The wind was nearly silent as I left, and I made the ranger station at Kekexilik in slightly over 2 hours. There was a watchtower, and barbed-wire fencing ran out into the plain to the west. Several late model cars were parked in front of what was essentially a trailer. I asked one of the well-dressed men out front if I could get some water here. He went to go see. Another man, similarly well-dressed urged me to come into the room.

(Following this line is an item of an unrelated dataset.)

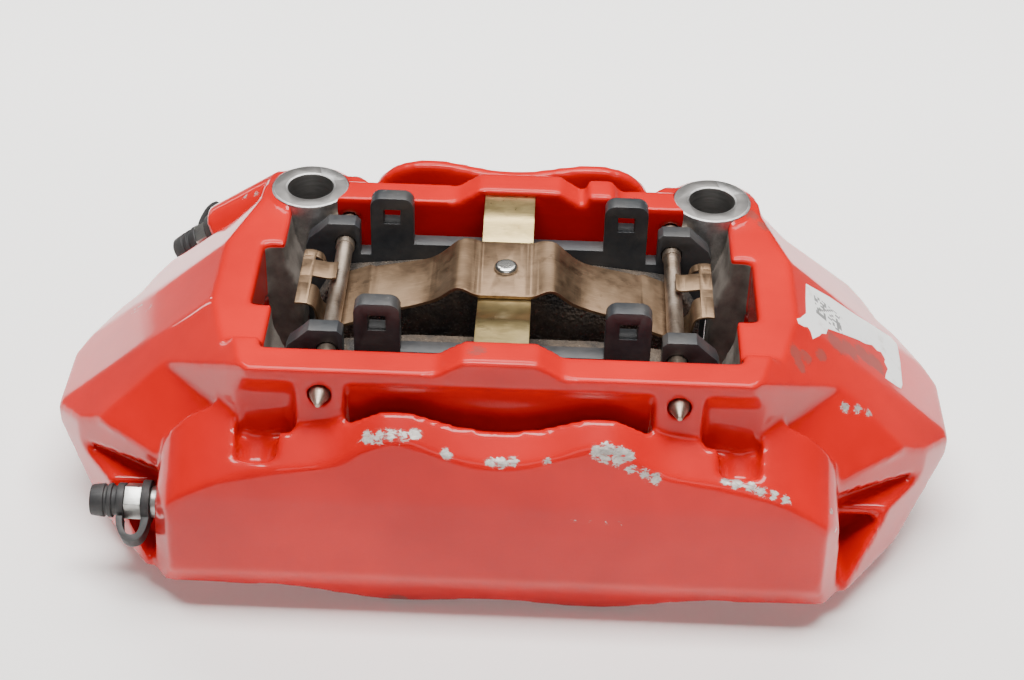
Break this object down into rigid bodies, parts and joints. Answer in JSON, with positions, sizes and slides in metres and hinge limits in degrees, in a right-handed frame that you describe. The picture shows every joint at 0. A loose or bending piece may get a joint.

There was some sort of event going on. Cake on the table, bottles of water and soda, and lots of people smiling and taking pictures. Someone handed me a pen and asked me to sign the banner on the wall. I was asked the usual. "Oohs" and "aahs" were murmured around the room. They asked me to pose with the ranger and a VIP, holding a certificate or check of some kind - a donation to the ranger station, I gathered. Around the room were several macabre pictures of slaughtered and beheaded wildlife, primarily the endangered chiru I had seen in western Tibet and on the Changtang. There was a series depicting the successful apprehension of poachers. They stood next to the skins they had tried to make off with, a guard pointing a rifle at them. There were strips over their eyes, making them anonymous. These men were likely dead by now: the penalty for poaching chiru in China is death. I turned around and watched the back-slapping and laughter, feeling uneasy. More photos followed, most with me in them. Perhaps a Westerner in the photo added some pizazz to the cause. All I wanted was boiled water.
As they left, the VIPs gave me a six-pack of Red Bull "Vitamin Drink". I drank them all that day, since I knew they would freeze. The stuff has more caffeine than coffee, I think, because I couldn't sleep that night after pulling into Wudolian, a Hui truckstop town with a hostel that was ordered around a trash-filled lot, but that had rooms that were very clean and painted an excruciatingly bright white, nearly antiseptic.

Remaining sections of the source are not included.